Data

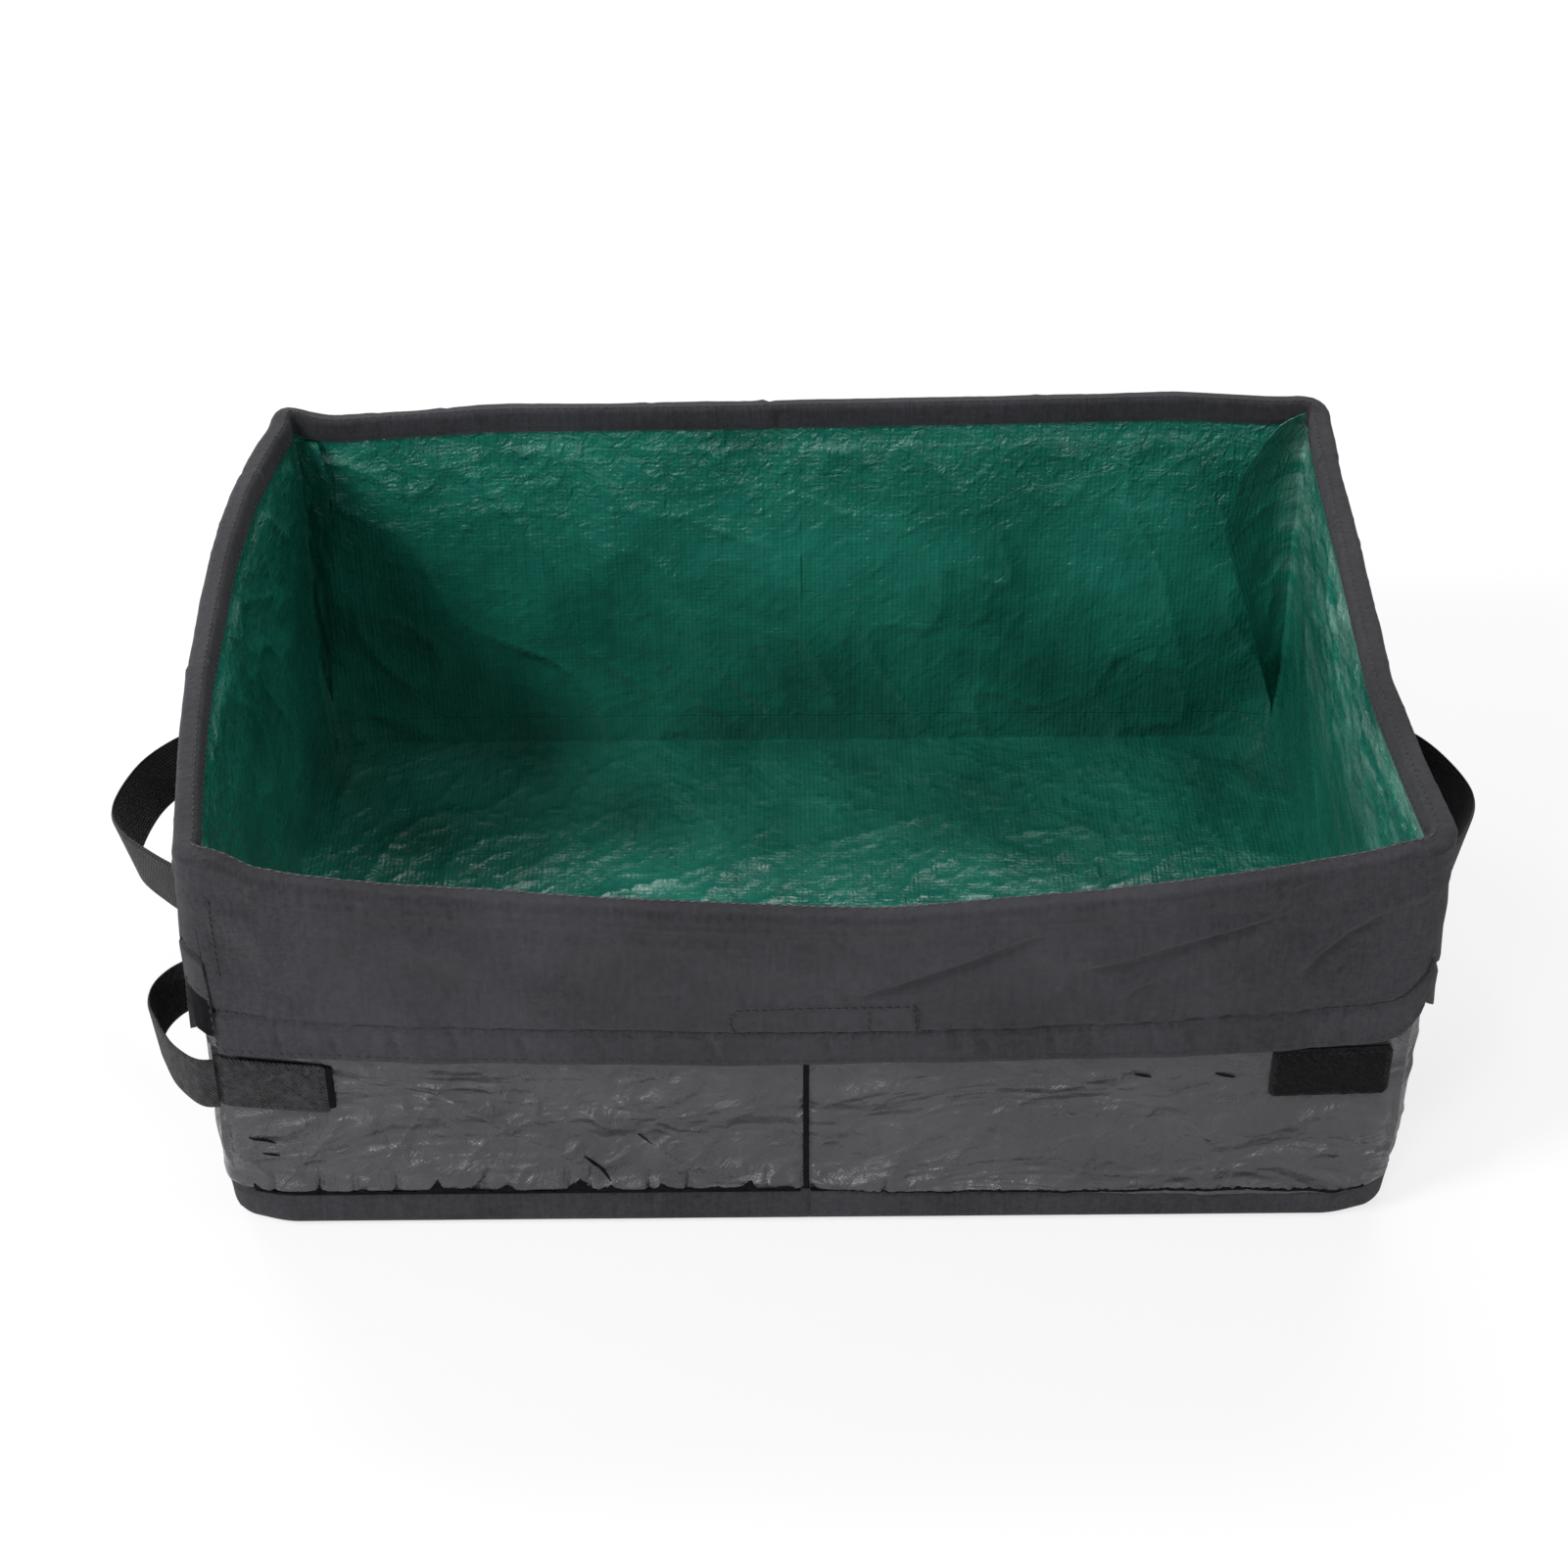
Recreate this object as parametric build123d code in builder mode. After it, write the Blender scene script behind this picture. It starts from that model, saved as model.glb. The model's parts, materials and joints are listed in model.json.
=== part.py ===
from build123d import *

import os

# Foldable litter box, standing open. X runs left to right, Y front to rear, Z up, and the origin is
# the middle of the underside. The floor and the long walls have a middle seam, where the box folds
# in half once its walls lie flat.

# Whole box, in millimetres
length = 420.0
depth = 290.0
height = 168.0
corner_radius = 7.0
seam_gap = 0.8
clearance = 0.3

# Cloth, liner and boards
sheet_thickness = 1.0
band_thickness = 1.2
band_height = 16.0
board_thickness = 2.0
liner_thickness = 0.6
cover_thickness = 0.8
binding_thickness = 0.8
binding_depth = 15.0
board_margin = 3.0
board_corner = 5.0
cloth_corner = 2.0

# Fold lines, one above the other so that the folded walls stack: front, rear, right, left
first_fold = 6.0
fold_step = 11.0

# Side clearance of a wall that folds between its neighbours
side_clearance = 0.6
pleat_thickness = 1.0
pleat_width = 34.0
pleat_top_width = 14.0
pleat_bulge_share = 0.68

# Middle seam piping
piping_width = 2.6
piping_rise = 0.5

# Skirt turned down outside the walls
cuff_thickness = 1.6
cuff_drop_share = 0.488
cuff_edge_radius = 2960.0
cuff_gap = 1.7
cuff_root = 14.0
cuff_corner = 7.0
hem_height = 19.0
hem_thickness = 2.6
tunnel_height = 16.0
tunnel_thickness = 1.2

# Hook and loop strips sewn behind the long cuffs
strip_thickness = 0.6
strip_length = 36.0
strip_width = 16.0
strip_lift = 4.0

# Loop patch on the front wall at the right
patch_thickness = 1.3
patch_length = 41.0
patch_width = 22.0
patch_corner = 3.0
patch_end_gap = 3.5
patch_drop = 4.0

# Carrying handles
webbing_thickness = 1.6
handle_width = 25.0
handle_drop = 9.0
handle_foot_share = 0.19
handle_tab = 20.0
handle_bulge = 48.0
handle_root_run = 9.0
handle_root_radius = 8.0
handle_crown = 26.0
handle_crown_radius = 30.0

# Closing strap round the front left corner
strap_width = 22.0
strap_drop = 6.0
strap_root_length = 36.0
anchor_border = 2.0
strap_bulge = 24.0
strap_bulge_back = 33.0
strap_corner_radius = 9.0
strap_lay_radius = 26.0
strap_rest_share = 0.085
hook_tape_thickness = 0.8
hook_tape_share = 0.08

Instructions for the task
Using the data above, reproduce every line exactly.

Answer for the task
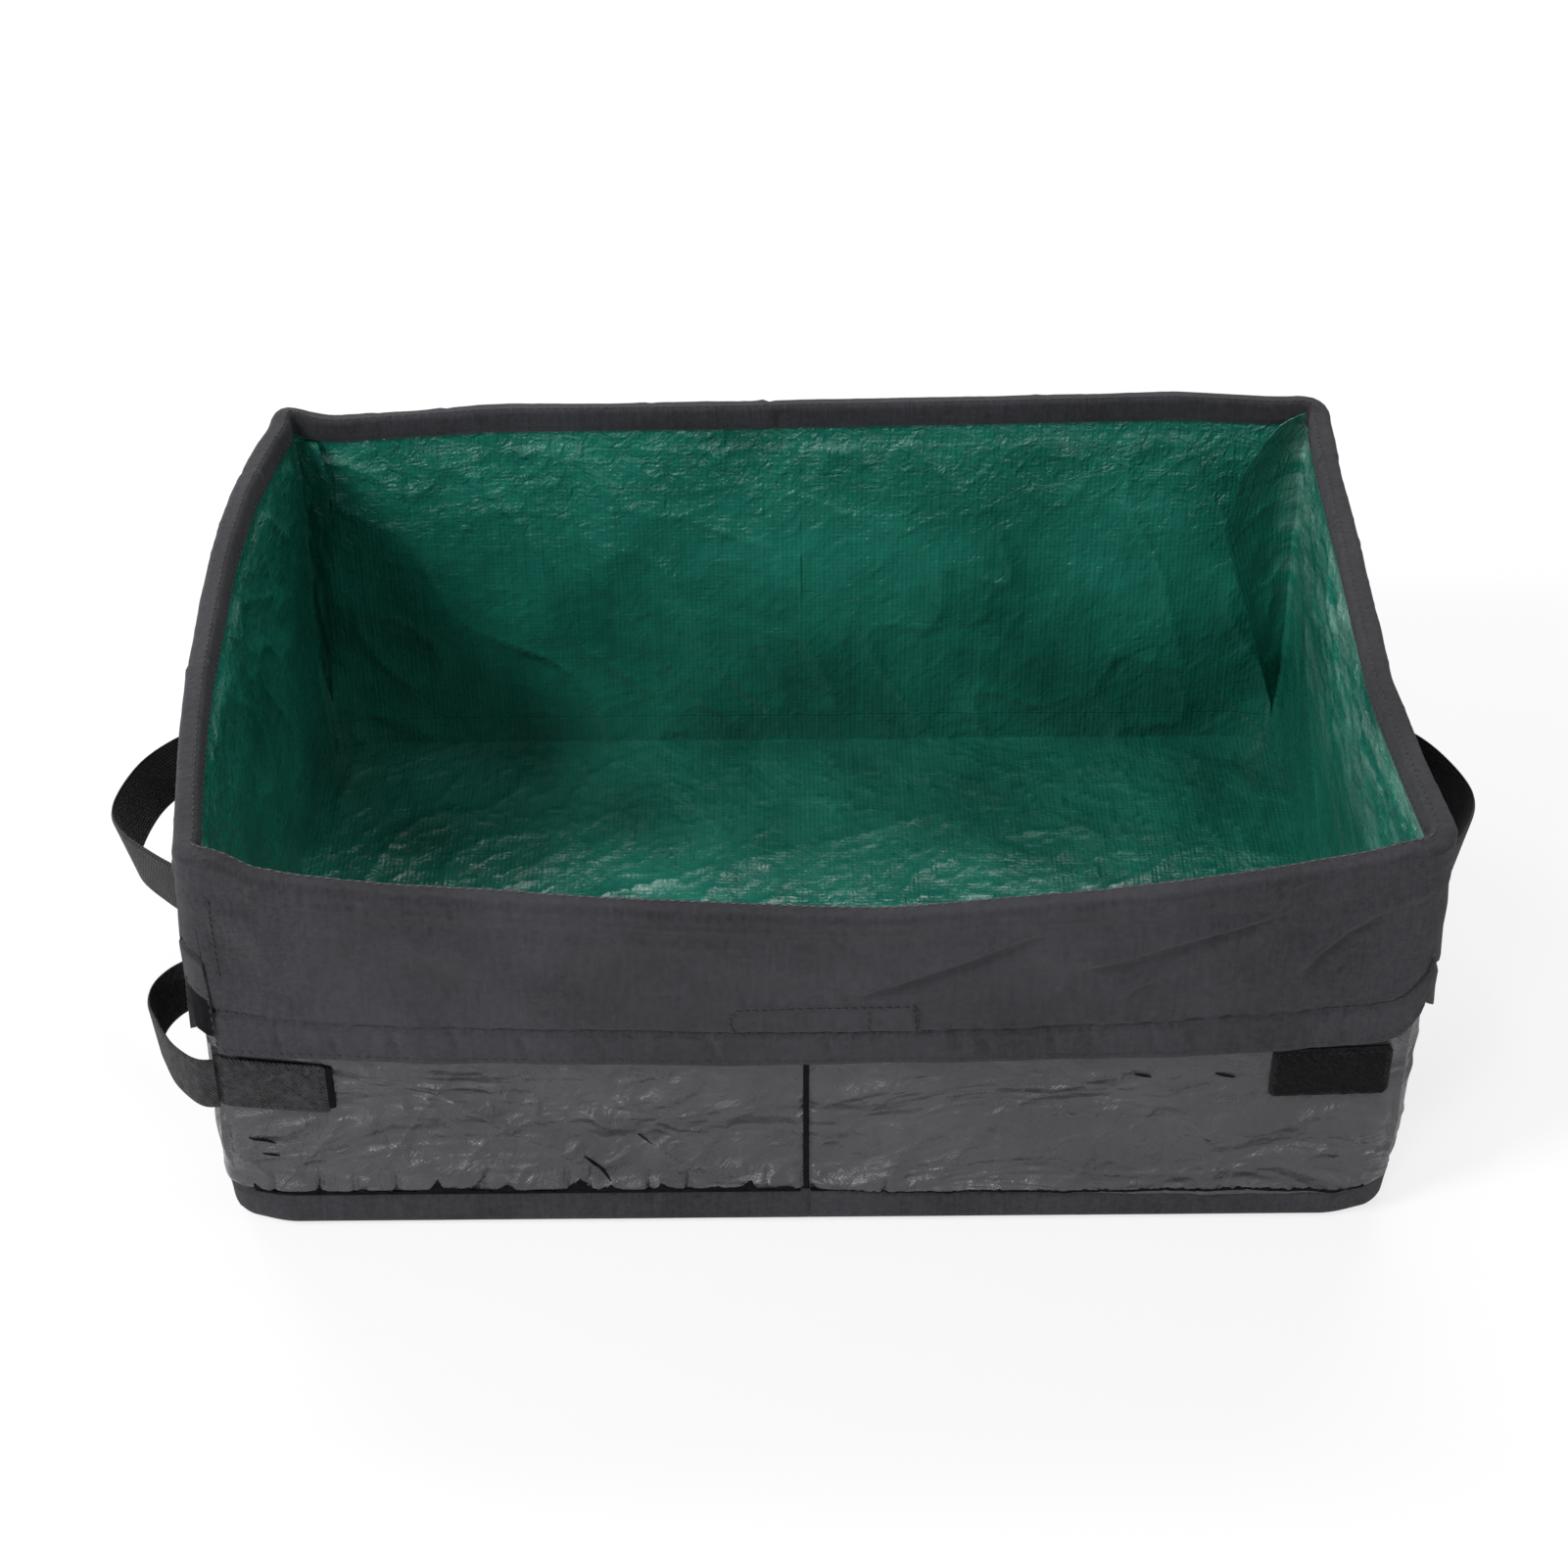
Recreate this object as parametric build123d code in builder mode. After it, write the Blender scene script behind this picture. It starts from that model, saved as model.glb. The model's parts, materials and joints are listed in model.json.
=== part.py ===
from build123d import *

import os

# Foldable litter box, standing open. X runs left to right, Y front to rear, Z up, and the origin is
# the middle of the underside. The floor and the long walls have a middle seam, where the box folds
# in half once its walls lie flat.

# Whole box, in millimetres
length = 420.0
depth = 290.0
height = 168.0
corner_radius = 7.0
seam_gap = 0.8
clearance = 0.3

# Cloth, liner and boards
sheet_thickness = 1.0
band_thickness = 1.2
band_height = 16.0
board_thickness = 2.0
liner_thickness = 0.6
cover_thickness = 0.8
binding_thickness = 0.8
binding_depth = 15.0
board_margin = 3.0
board_corner = 5.0
cloth_corner = 2.0

# Fold lines, one above the other so that the folded walls stack: front, rear, right, left
first_fold = 6.0
fold_step = 11.0

# Side clearance of a wall that folds between its neighbours
side_clearance = 0.6
pleat_thickness = 1.0
pleat_width = 34.0
pleat_top_width = 14.0
pleat_bulge_share = 0.68

# Middle seam piping
piping_width = 2.6
piping_rise = 0.5

# Skirt turned down outside the walls
cuff_thickness = 1.6
cuff_drop_share = 0.488
cuff_edge_radius = 2960.0
cuff_gap = 1.7
cuff_root = 14.0
cuff_corner = 7.0
hem_height = 19.0
hem_thickness = 2.6
tunnel_height = 16.0
tunnel_thickness = 1.2

# Hook and loop strips sewn behind the long cuffs
strip_thickness = 0.6
strip_length = 36.0
strip_width = 16.0
strip_lift = 4.0

# Loop patch on the front wall at the right
patch_thickness = 1.3
patch_length = 41.0
patch_width = 22.0
patch_corner = 3.0
patch_end_gap = 3.5
patch_drop = 4.0

# Carrying handles
webbing_thickness = 1.6
handle_width = 25.0
handle_drop = 9.0
handle_foot_share = 0.19
handle_tab = 20.0
handle_bulge = 48.0
handle_root_run = 9.0
handle_root_radius = 8.0
handle_crown = 26.0
handle_crown_radius = 30.0

# Closing strap round the front left corner
strap_width = 22.0
strap_drop = 6.0
strap_root_length = 36.0
anchor_border = 2.0
strap_bulge = 24.0
strap_bulge_back = 33.0
strap_corner_radius = 9.0
strap_lay_radius = 26.0
strap_rest_share = 0.085
hook_tape_thickness = 0.8
hook_tape_share = 0.08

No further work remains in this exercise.